Война «до конца», «до победы».
И ту же сермяжную рать
Прохвосты и дармоеды
Сгоняли на фронт умирать.
Но все же не взял я шпагу…
Под грохот и рев мортир
Другую явил я отвагу —
Был первый в стране дезертир.

Строже прочих были философы. По воспоминания С. Франка Струве был резко против: «Многие либеральные деятели в эти дни считали необходимым все же поддерживать Керенского как единственного человека, популярность которого имела, как им казалось, шансы сдержать грозно нараставший поток большевизма; по этим соображениям они находили нужным участвовать в тогдашнем шумном, совершенно безмерном и безвкусном прославлении его имени как вождя и спасителя России. Струве отчетливо сознавал опасность такой позиции. Своим политическим друзьям он неустанно советовал: “Поддерживайте Керенского, но не создавайте ему рекламы”» [1].
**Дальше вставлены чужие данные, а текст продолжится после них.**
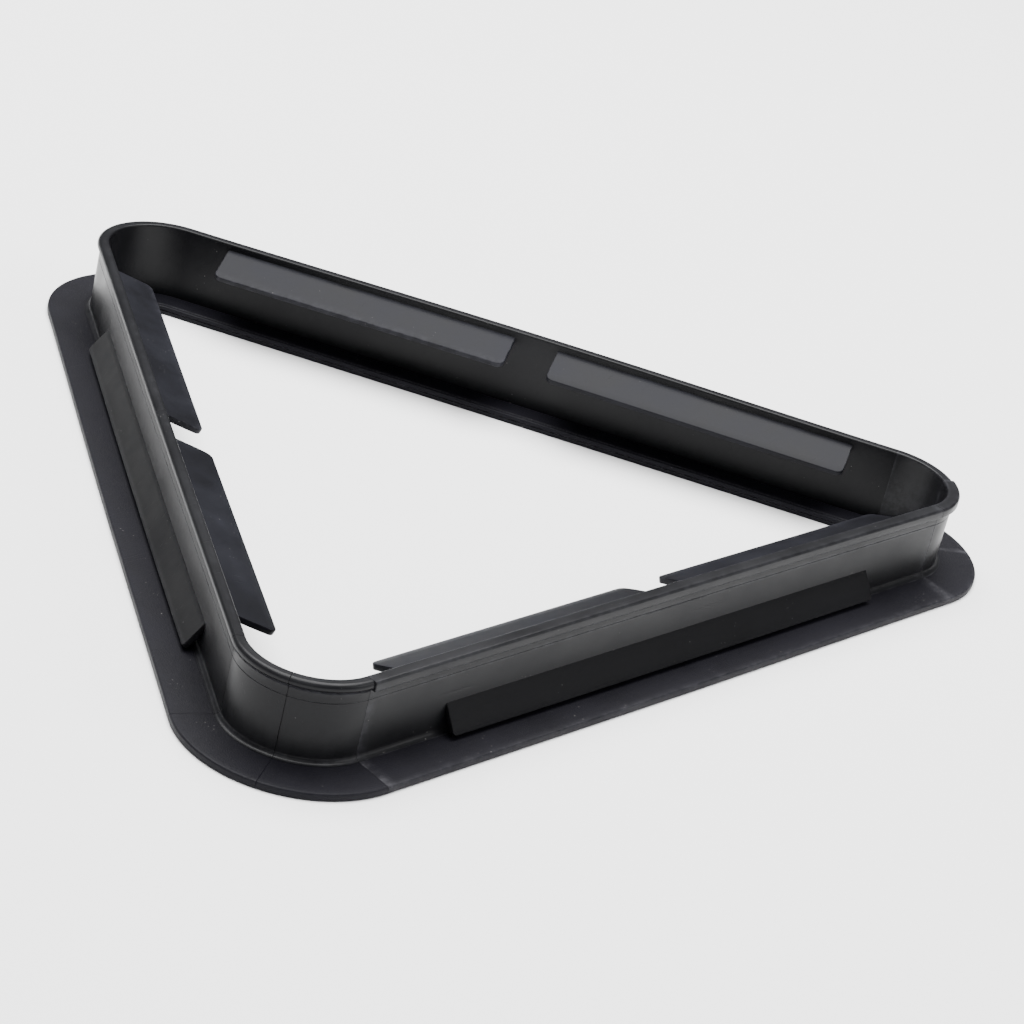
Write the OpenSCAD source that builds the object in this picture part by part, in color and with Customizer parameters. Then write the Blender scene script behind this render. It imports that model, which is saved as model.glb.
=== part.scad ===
// Triangle rack for pool balls, in millimetres, +Z up.
// Origin: centre of the footprint, on the table. The front side runs along X at negative Y.
// The inside is a triangle of ball centres; every profile is drawn as d (distance outward
// from that triangle) against z (height), then swept along the sides and round the corners.

/* [Balls] */
// diameter of one ball
ball_d = 57.15; // [52:0.05:60]
// balls along one side of the triangle
row_count = 5; // [5:1:6]

/* [Wall] */
// inner face of the upright wall
wall_in = 45; // [42:0.5:47]
// thickness of the upright wall
wall_t = 3.2; // [3:0.1:4]
// height of the rim above the table
rack_h = 34; // [34:0.5:40]

/* [Corners] */
// how far the centre of each corner's curve lies outside the centre of the corner ball
corner_tight = 21; // [16:0.5:22]

/* [Base] */
// outer edge of the flange
flange_out = 65; // [62:0.5:72]
// inner edge of the ledge
ledge_in = 33.5; // [30:0.5:36]
// thickness of the base at the foot of the wall
base_t = 3.6; // [3.4:0.1:4.4]
// thickness of the flange at its outer edge
edge_t = 3; // [2.4:0.1:3.2]

/* [Fins] */
// thickness of the guide and grip fins
fin_t = 2.2; // [1.8:0.1:2.4]
// gap between the free edge of a guide and the ball
guide_gap = 0.7; // [0.4:0.1:1.5]
// length of one guide
guide_len = 124; // [100:0.5:130]
// space between the two guides of a side
guide_space = 18; // [10:1:30]
// length of one finger grip
grip_len = 224; // [140:1:240]

/* [Hidden] */
ball_r = ball_d / 2;
side_len = (row_count - 1) * ball_d;
side_off = side_len / (2 * sqrt(3));
half_run = side_len / 2 + sqrt(3) * corner_tight;
centre_y = -(side_off + corner_tight) / 2;
wall_out = wall_in + wall_t;
clear = 0.1;

// foot rib of a wall, which sits in a groove in the base
rib_in = wall_in + 0.8;
rib_out = wall_out - 0.8;
rib_depth = 1.8;

// foot fillet and rim bead or lip on the outside of a wall
foot_out = 2;
foot_step = 0.15;
bead_r = 1.75;
bead_c = wall_out - 0.35;
lip_out = wall_out + 2;
lip_z = rack_h - 3.8;
rim_in_r = 0.8;
lip_r = 1;

// guides: top face runs from the wall down and inward to the ball
guide_root_z = rack_h - 2.8;
guide_tip_z = ball_r - 3.4;
guide_tip_d = ball_r + guide_gap;
guide_seat = 1.4;
guide_round = 3;

// grips: top face runs from the wall down and outward
grip_root_z = 15;
grip_tip_z = 5.5;
grip_tip_d = wall_out + 6.5;
grip_seat = 0.3;
grip_round = 1.5;

// tongues that hold the sections end to end
tongue_root = 1;
base_tongue_len = 4.5;
flange_tongue = [wall_out + 3.2, wall_out + 13.4];
ledge_tongue = [ledge_in + 2.6, wall_in - 2.4];
tongue_z = [1, 2.2];
wall_tongue_len = 4;
wall_tongue = [wall_in + 1, wall_out - 1];
wall_tongue_z = [8, 27];

// points of an arc in the d, z plane
function arc(cd, cz, r, a0, a1, n) =
  [for (i = [0 : n]) [cd + r * cos(a0 + (a1 - a0) * i / n), cz + r * sin(a0 + (a1 - a0) * i / n)]];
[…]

Степун, который до конца принимал Керенского со всеми его слабостями, тоже подчеркивал его ориентацию на стиль идеально увиденной им французской революции: «Описывая выступления Керенского, Суханов в своих “Воспоминаниях” дважды подчеркивает, что Керенский часто бывал на высоте французской революции, но никогда не бывал на высоте русской, что в устах Суханова значит на высоте социальной революции. Этой формуле нельзя отказать в некоторой правильности. В той решительности, с которой Керенский защищал надклассовый, то есть всенародный характер Февральской революции, бесспорно чувствовался чуждый социализму 20-го века пафос. Несмотря на то, что гармонизирующая формула свободы, равенства и братства подверглась, в связи с обострением социальных взаимоотношений в 19-м веке, жестокой критике, она все еще переживалась Керенским как некая трехипостасная Истина.

В речах Керенского, как это ни странно, часто звучала какая-то, почти шиллеровская восторженность (выделено мной. — В.К.), какая-то юношеская вера в значение личности (а потому и в себя самого) в истории. В сущности социалист Керенский был гораздо большим либералом, чем либерал Милюков, не совсем чуждый марксистской социологии» [Степун 2000 а, 409–410].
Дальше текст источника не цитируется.